Learning from Distant, High-level Human Supervision

State-of-the-art neural models have achieved impressive results on a range of NLP tasks but are still quite data hungry to build. Training (or fine tuning) these models towards a specific task/domain may require hundreds of thousands of labeled samples. This puts huge labor burden and time cost on manual data annotation. Going beyond the standard instance-label training design, we are developing next-generation training paradigms for building neural NLP systems. The key ideas are to translate high-level human supervisions into machine-executable, modularized programs for model training, and to reference pre-existing knowledge resources for automatic data annotation. We focus on building new datasets and algorithms for digesting high-level human supervision and making use of distant supervision, in order to accelerate the model construction process and improve label efficiency of current NLP systems.

Common Sense Reasoning for Artificial General Intelligence

Humans need commonsense knowledge to make new decisions in everyday situations, while even state-of-the-art AI models can make wrong decisions due to the lack of commonsense reasoning (CSR) ability. To teach machines to think with common sense like humans, we have been developing new reasoning methods and benchmarking datasets for CSR. For multiple-choice reasoning setting, we have focused on knowledge-aware methods that exploit commonsense knowledge graphs with graph neural networks. We have also been studying commonsense reasoning in generative and open-ended setting, which are closer to realistic applications (e.g., dialogue systems, search engines, etc.). Beyond the language modal, we are also studying CSR in multi-modal environments (e.g., language + vision). We hope our research in commonsense reasoning can become fundamental building blocks for future Artificial General Intelligence (AGI) systems.

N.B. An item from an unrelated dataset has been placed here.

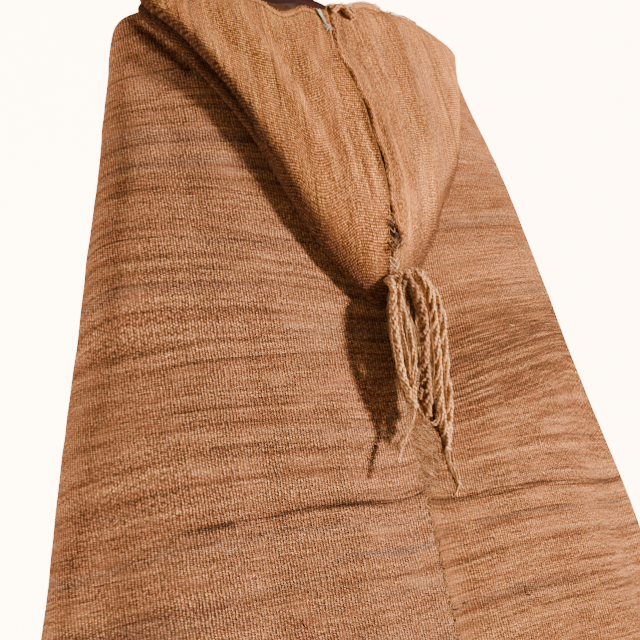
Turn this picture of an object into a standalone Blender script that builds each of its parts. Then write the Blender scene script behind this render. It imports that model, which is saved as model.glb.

Learning with Structured Inductive Biases

Deep neural networks have demonstrated strong capability in fitting large dataset in order to master a task, but at the same time also showing poor generalization ability in terms of task/domain transferability. One main reason is because the common mechanisms shared between the tasks (i.e., inductive biases), such as model components and constraints, are not explicitly specified in the model architectures. We are exploring various ways of designing structural inductive biases that are task-general and human-readable, and developing novel model architectures and learning algorithms to impose such inductive biases. This will yield NLP systems that run effectively under low data regime, while demonstrating good task/domain transferability.

Knowledge Reasoning over Heterogeneous Data

Rule-based symbolic reasoning systems have the advantage of precise grounding and induction but are short for the fuzzy matching and uncertainty. In contrast, embedding-based reasoning methods are built on data-driven machine learning paradigm and can fit an effective model with large amount of data, while lacking the strength of good generalization. We are working on neural-symbolic reasoning methods to combine fuzzy reasoning with good generalization, and extending the reasoning target from static, graph-structured data to heterogeneous sources such as time-variant graph structures and unstructured text.